Podlodowski, the council's first openly gay member, used some of her Microsoft money to create a fund to support gay and lesbian families with children. On the council, she is best known as a hard-nosed stickler for financial details.
"It's funny sometimes," she says in her municipal office, which includes Microsoft mementos and a guitar signed by Melissa Etheridge. "People don't know whether I'm supposed to be the crazy lesbian or the rich, humorless financial woman from Microsoft."
Boon to community
However they are perceived, former employees of Microsoft, headquartered in the eastern suburb of Redmond, have been a boon to Seattle. Most retirees, including the Connecticut-born Podlodow-ski, grew up elsewhere but settled here.
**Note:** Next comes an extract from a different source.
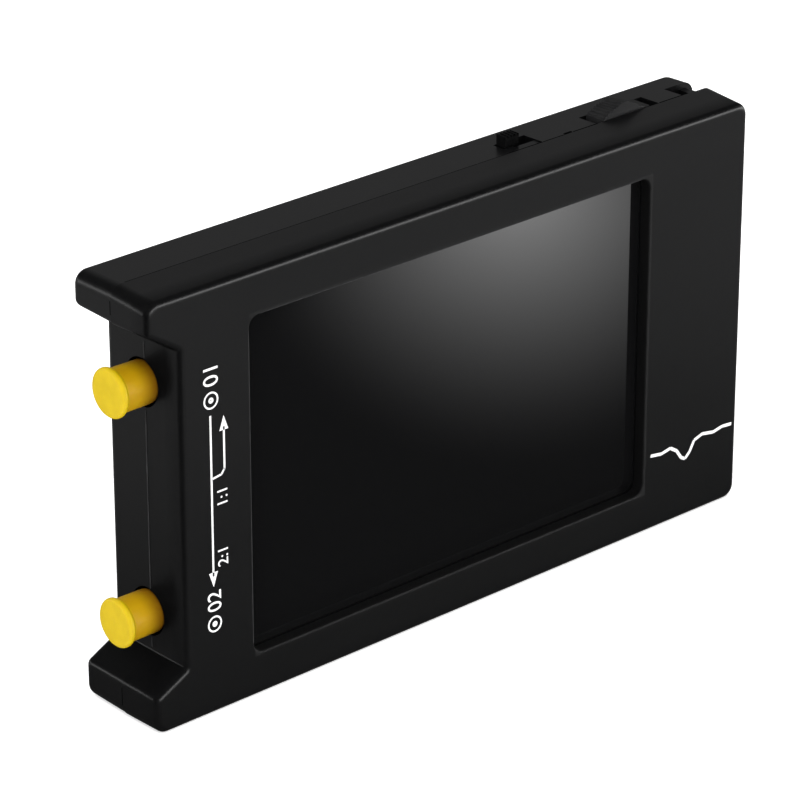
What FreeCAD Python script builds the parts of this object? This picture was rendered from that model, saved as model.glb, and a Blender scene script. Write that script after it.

Trish Millines, who was raised by her mother in New Jersey, quit Microsoft after an eight-year career to start the Technology Access Foundation in 1996. Her goal is to open a technology school. But for now, she has Technical Teens, a four-year internship program that allows 40 teens to take after-school computer classes, work summers in software companies and receive up to $4,000 in college scholarships.
"Companies like Microsoft have made computers, and knowing how to use them is vital to education and financial success," says Millines, who is African-American. "But children of color don't have the same access. My idea is to bridge that gap my old company helped create."
That said, her foundation would have been impossible without Microsoft's generosity. Millines financed the start-up costs with $150,000 of the money she made during eight years there. The company donated more than $300,000 in software to TAF. Her 12-member board of directors includes five current and five former Microsoft employees.
Millines, who works only 40 hours a week at TAF, admits to missing the Microsoft life.
"I'd love to stay retired and help people forever," says Millines, 41. "But you never know. Microsoft stock could lose its value, and all of us might have to go out and work again."